Written task: Give the lines of the material verbatim, from the first line to the line with "hide_parts(*nodes)", including both.

Data:
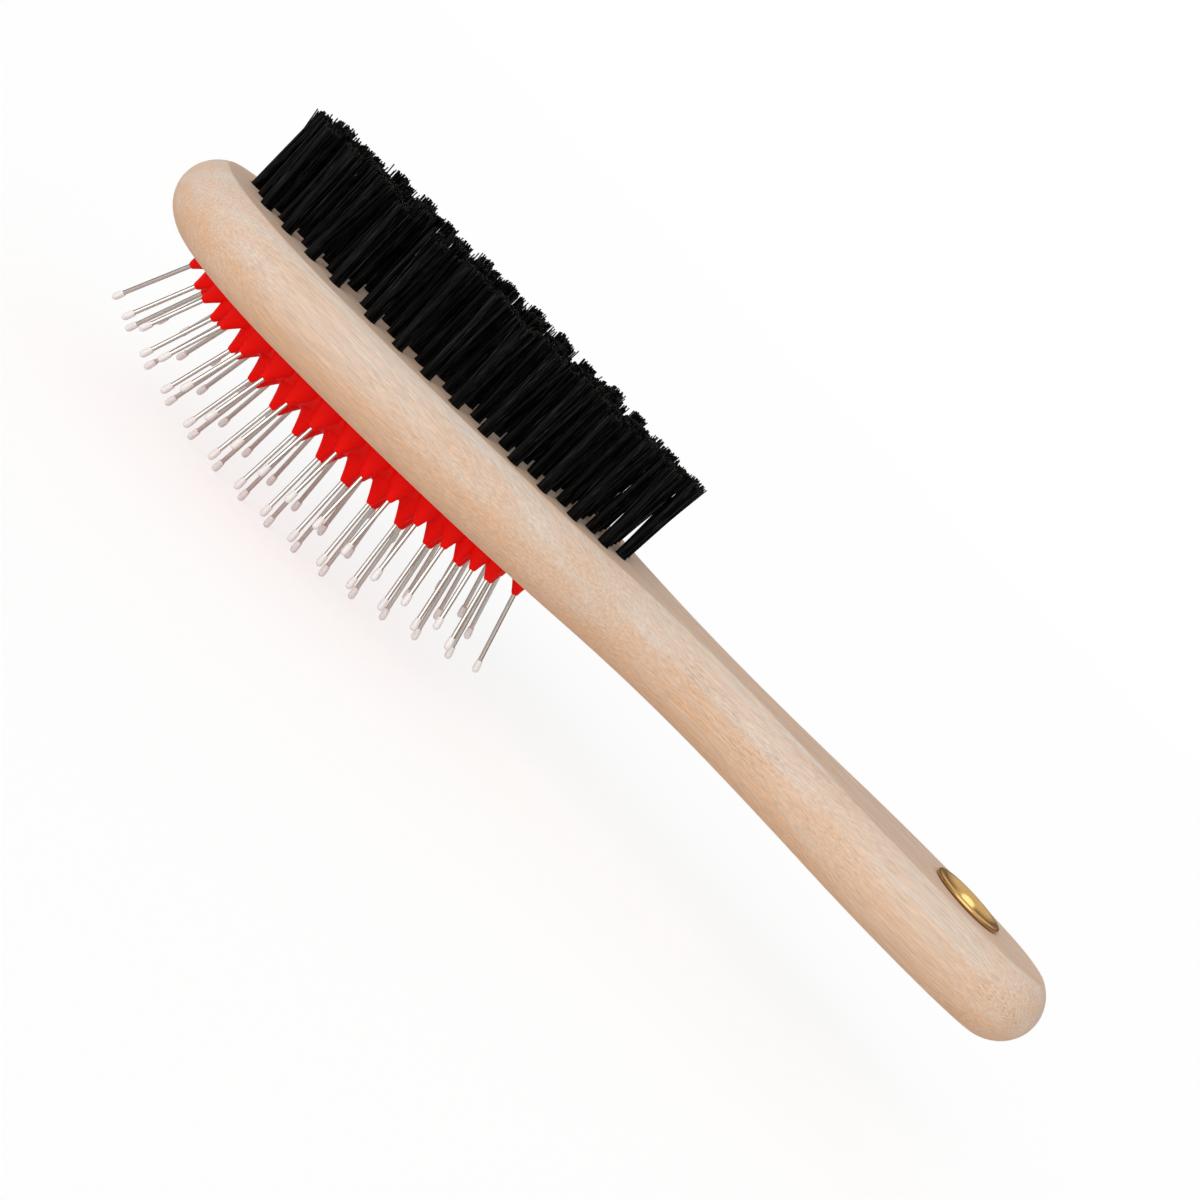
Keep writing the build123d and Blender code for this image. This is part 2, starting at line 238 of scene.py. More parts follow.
def edit_all(obj, kind):
    """Goes into edit mode with all of one object selected, as VERT, EDGE or FACE."""
    choose(obj)
    bpy.ops.object.mode_set(mode="EDIT")
    bpy.ops.mesh.select_mode(type=kind)
    bpy.ops.mesh.select_all(action="SELECT")


def apply_modifier(obj, kind, **settings):
    """Adds a modifier, sets it and applies it."""
    choose(obj)
    modifier = obj.modifiers.new(kind.title(), kind)
    for name, value in settings.items():
        setattr(modifier, name, value)
    bpy.ops.object.modifier_apply(modifier=modifier.name)


def smooth(obj, degrees):
    """Shades smooth, apart from edges sharper than this."""
    choose(obj)
    bpy.ops.object.shade_smooth_by_angle(angle=math.radians(degrees))


def finish_piece(obj, name, material, slot, body, *nodes):
    """Names a piece, gives it its material and body, and hides the CAD nodes that it stands for."""
    obj.name = name
    obj.data.materials.clear()
    obj.data.materials.append(material)
    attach(obj, body)
    if nodes:
        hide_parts(*nodes)


def clusters(node):
    """The separate solids of a CAD node, each as a list of its corners, in a fixed order."""
    shape = bmesh.new()
    shape.from_mesh(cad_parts[node].data)
    bmesh.ops.remove_doubles(shape, verts=shape.verts, dist=0.001 * MM)
    left = set(shape.verts)
    found = []
    while left:
        reached = {left.pop()}
        edge = list(reached)
        while edge:
            beside = {link.other_vert(vert) for vert in edge for link in vert.link_edges} - reached
            reached |= beside
            edge = list(beside)
        left -= reached
        found.append([vert.co.copy() for vert in reached])
    shape.free()
    return sorted(found, key=lambda corners: tuple(round(value, 6) for value in min(corners)))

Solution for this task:
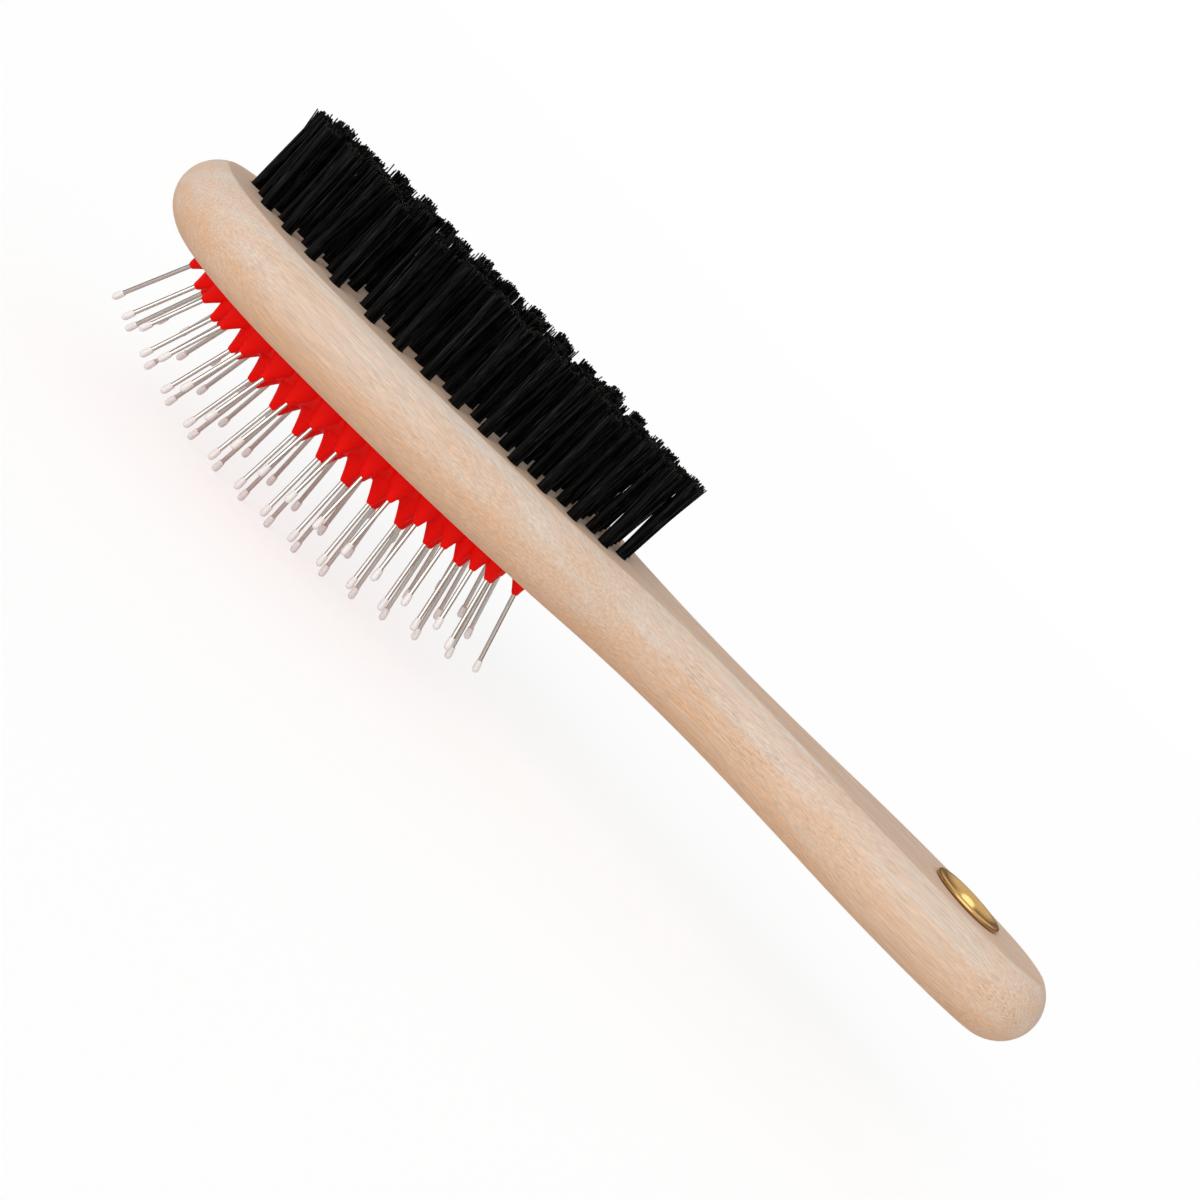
Keep writing the build123d and Blender code for this image. This is part 2, starting at line 238 of scene.py. More parts follow.
def edit_all(obj, kind):
    """Goes into edit mode with all of one object selected, as VERT, EDGE or FACE."""
    choose(obj)
    bpy.ops.object.mode_set(mode="EDIT")
    bpy.ops.mesh.select_mode(type=kind)
    bpy.ops.mesh.select_all(action="SELECT")


def apply_modifier(obj, kind, **settings):
    """Adds a modifier, sets it and applies it."""
    choose(obj)
    modifier = obj.modifiers.new(kind.title(), kind)
    for name, value in settings.items():
        setattr(modifier, name, value)
    bpy.ops.object.modifier_apply(modifier=modifier.name)


def smooth(obj, degrees):
    """Shades smooth, apart from edges sharper than this."""
    choose(obj)
    bpy.ops.object.shade_smooth_by_angle(angle=math.radians(degrees))


def finish_piece(obj, name, material, slot, body, *nodes):
    """Names a piece, gives it its material and body, and hides the CAD nodes that it stands for."""
    obj.name = name
    obj.data.materials.clear()
    obj.data.materials.append(material)
    attach(obj, body)
    if nodes:
        hide_parts(*nodes)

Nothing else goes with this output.